_Exercise goal_
Write out the whole listing word for word.

-- Information provided start --

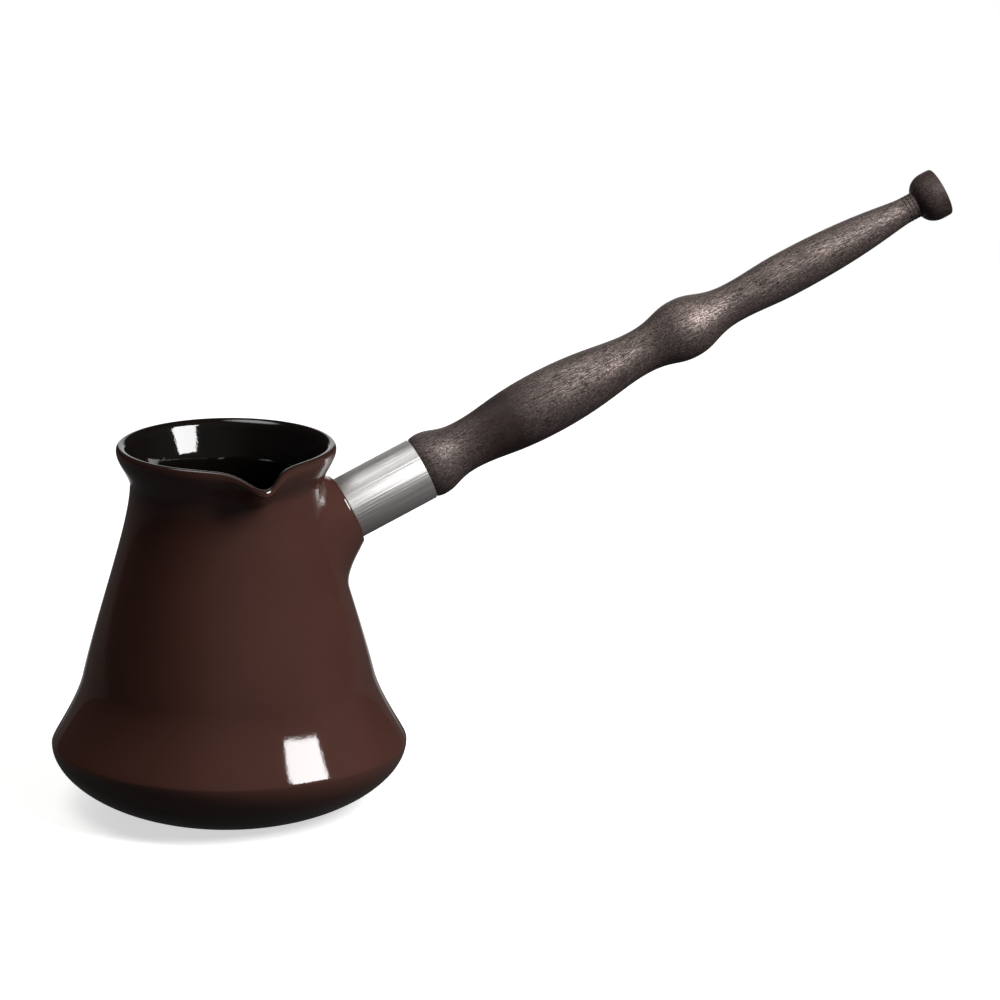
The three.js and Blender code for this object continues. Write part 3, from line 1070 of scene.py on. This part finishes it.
world = bpy.data.worlds.new("studio")
bpy.context.scene.world = world
world.use_nodes = True
tree = world.node_tree
tree.nodes.clear()
output = add_node(tree, "ShaderNodeOutputWorld")
ray = add_node(tree, "ShaderNodeLightPath")
sky_direction = add_node(tree, "ShaderNodeTexCoord").outputs["Generated"]


def panel(direction, half_angle, strength):
    """A round pale panel in the world, brightest in its middle and fading to nothing at its edge."""
    towards = add_node(tree, "ShaderNodeVectorMath", {
        0: sky_direction, 1: direction,
    }, operation="DOT_PRODUCT")
    return add_node(tree, "ShaderNodeMapRange", {
        "Value": towards.outputs["Value"], "From Min": math.cos(half_angle),
        "From Max": math.cos(half_angle / 3), "To Max": strength,
    }, interpolation_type="SMOOTHSTEP").outputs["Result"]


overhead = panel(direction_of(overhead_azimuth, overhead_elevation), overhead_half_angle, overhead_strength)
front = panel(direction_of(front_azimuth, front_elevation), front_half_angle, front_strength)

# The backdrop stands behind the pot, from below the edge of the floor up to its top, and is no wider than it
# needs to be to fill the view
aside = add_node(tree, "ShaderNodeVectorMath", {
    0: sky_direction, 1: beside_pot_direction,
}, operation="DOT_PRODUCT")
aside_size = add_node(tree, "ShaderNodeMath", {0: aside.outputs["Value"]}, operation="ABSOLUTE")
in_width = add_node(tree, "ShaderNodeMapRange", {
    "Value": aside_size.outputs[0], "From Min": math.sin(backdrop_half_width),
    "From Max": math.sin(backdrop_half_width / 2),
}, interpolation_type="SMOOTHSTEP")
forward = add_node(tree, "ShaderNodeVectorMath", {
    0: sky_direction, 1: behind_pot_direction,
}, operation="DOT_PRODUCT")
in_height = add_node(tree, "ShaderNodeMapRange", {
    "Value": forward.outputs["Value"], "From Min": math.cos(backdrop_top),
    "From Max": math.cos(backdrop_top / 2),
}, interpolation_type="SMOOTHSTEP")
backdrop = add_node(tree, "ShaderNodeMath", {
    0: in_width.outputs["Result"], 1: in_height.outputs["Result"],
}, operation="MULTIPLY").outputs[0]
panels = add_node(tree, "ShaderNodeMath", {0: front, 1: overhead}, operation="ADD")
room = add_node(tree, "ShaderNodeMath", {0: panels.outputs[0], 1: room_strength}, operation="ADD")
mirrored = add_node(tree, "ShaderNodeMath", {
    0: ray.outputs["Is Glossy Ray"], 1: ray.outputs["Is Transmission Ray"],
}, operation="ADD")
mirrored_behind = add_node(tree, "ShaderNodeMath", {
    0: mirrored.outputs[0], 1: backdrop,
}, operation="MULTIPLY")
seen = add_node(tree, "ShaderNodeMath", {
    0: ray.outputs["Is Camera Ray"], 1: mirrored_behind.outputs[0],
}, operation="ADD", use_clamp=True)
dark_room = add_node(tree, "ShaderNodeBackground", {
    "Color": linear("#ffffff"), "Strength": room.outputs[0],
})
white = add_node(tree, "ShaderNodeBackground", {"Color": linear("#ffffff"), "Strength": 1})
studio = add_node(tree, "ShaderNodeMixShader", {
    0: seen.outputs[0], 1: dark_room.outputs[0], 2: white.outputs[0],
})
tree.links.new(studio.outputs[0], output.inputs["Surface"])

# Colours show as they are written
bpy.context.scene.view_settings.view_transform = "Standard"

-- Information provided end --

_Written solution_
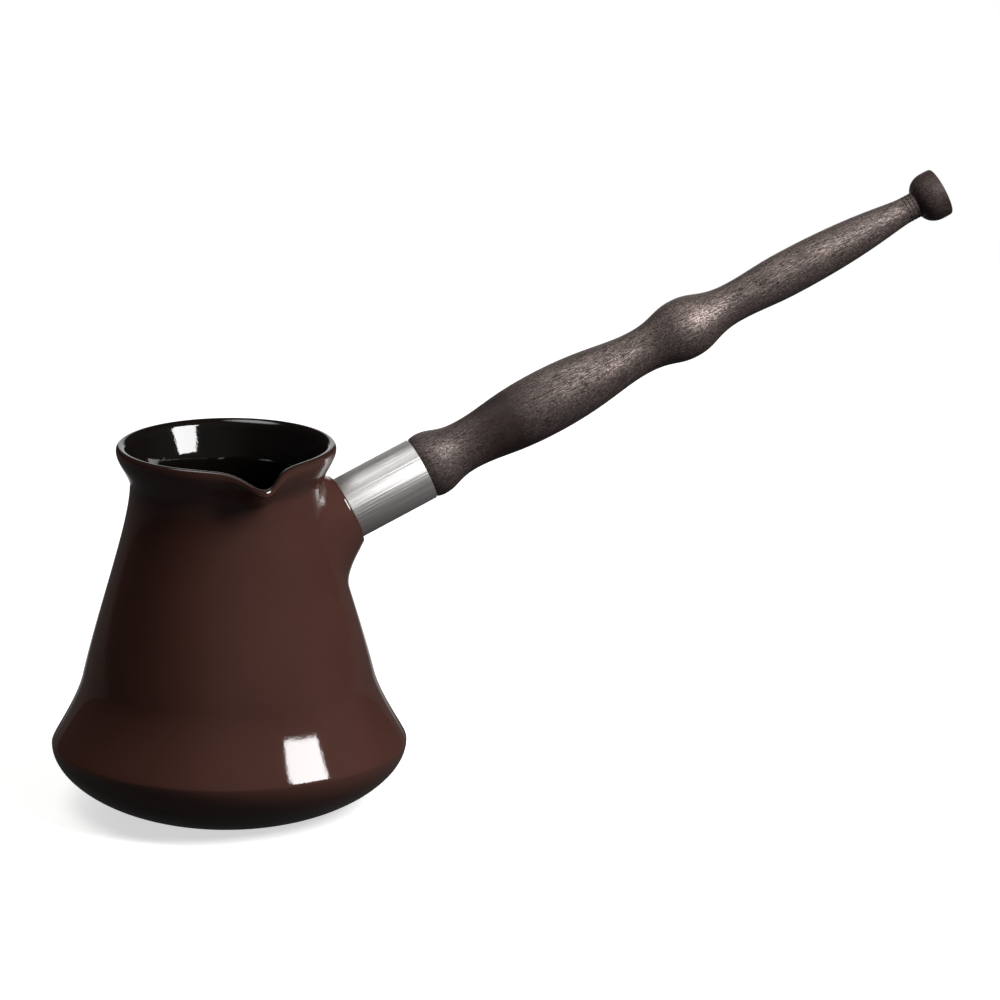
The three.js and Blender code for this object continues. Write part 3, from line 1070 of scene.py on. This part finishes it.
world = bpy.data.worlds.new("studio")
bpy.context.scene.world = world
world.use_nodes = True
tree = world.node_tree
tree.nodes.clear()
output = add_node(tree, "ShaderNodeOutputWorld")
ray = add_node(tree, "ShaderNodeLightPath")
sky_direction = add_node(tree, "ShaderNodeTexCoord").outputs["Generated"]


def panel(direction, half_angle, strength):
    """A round pale panel in the world, brightest in its middle and fading to nothing at its edge."""
    towards = add_node(tree, "ShaderNodeVectorMath", {
        0: sky_direction, 1: direction,
    }, operation="DOT_PRODUCT")
    return add_node(tree, "ShaderNodeMapRange", {
        "Value": towards.outputs["Value"], "From Min": math.cos(half_angle),
        "From Max": math.cos(half_angle / 3), "To Max": strength,
    }, interpolation_type="SMOOTHSTEP").outputs["Result"]


overhead = panel(direction_of(overhead_azimuth, overhead_elevation), overhead_half_angle, overhead_strength)
front = panel(direction_of(front_azimuth, front_elevation), front_half_angle, front_strength)

# The backdrop stands behind the pot, from below the edge of the floor up to its top, and is no wider than it
# needs to be to fill the view
aside = add_node(tree, "ShaderNodeVectorMath", {
    0: sky_direction, 1: beside_pot_direction,
}, operation="DOT_PRODUCT")
aside_size = add_node(tree, "ShaderNodeMath", {0: aside.outputs["Value"]}, operation="ABSOLUTE")
in_width = add_node(tree, "ShaderNodeMapRange", {
    "Value": aside_size.outputs[0], "From Min": math.sin(backdrop_half_width),
    "From Max": math.sin(backdrop_half_width / 2),
}, interpolation_type="SMOOTHSTEP")
forward = add_node(tree, "ShaderNodeVectorMath", {
    0: sky_direction, 1: behind_pot_direction,
}, operation="DOT_PRODUCT")
in_height = add_node(tree, "ShaderNodeMapRange", {
    "Value": forward.outputs["Value"], "From Min": math.cos(backdrop_top),
    "From Max": math.cos(backdrop_top / 2),
}, interpolation_type="SMOOTHSTEP")
backdrop = add_node(tree, "ShaderNodeMath", {
    0: in_width.outputs["Result"], 1: in_height.outputs["Result"],
}, operation="MULTIPLY").outputs[0]
panels = add_node(tree, "ShaderNodeMath", {0: front, 1: overhead}, operation="ADD")
room = add_node(tree, "ShaderNodeMath", {0: panels.outputs[0], 1: room_strength}, operation="ADD")
mirrored = add_node(tree, "ShaderNodeMath", {
    0: ray.outputs["Is Glossy Ray"], 1: ray.outputs["Is Transmission Ray"],
}, operation="ADD")
mirrored_behind = add_node(tree, "ShaderNodeMath", {
    0: mirrored.outputs[0], 1: backdrop,
}, operation="MULTIPLY")
seen = add_node(tree, "ShaderNodeMath", {
    0: ray.outputs["Is Camera Ray"], 1: mirrored_behind.outputs[0],
}, operation="ADD", use_clamp=True)
dark_room = add_node(tree, "ShaderNodeBackground", {
    "Color": linear("#ffffff"), "Strength": room.outputs[0],
})
white = add_node(tree, "ShaderNodeBackground", {"Color": linear("#ffffff"), "Strength": 1})
studio = add_node(tree, "ShaderNodeMixShader", {
    0: seen.outputs[0], 1: dark_room.outputs[0], 2: white.outputs[0],
})
tree.links.new(studio.outputs[0], output.inputs["Surface"])

# Colours show as they are written
bpy.context.scene.view_settings.view_transform = "Standard"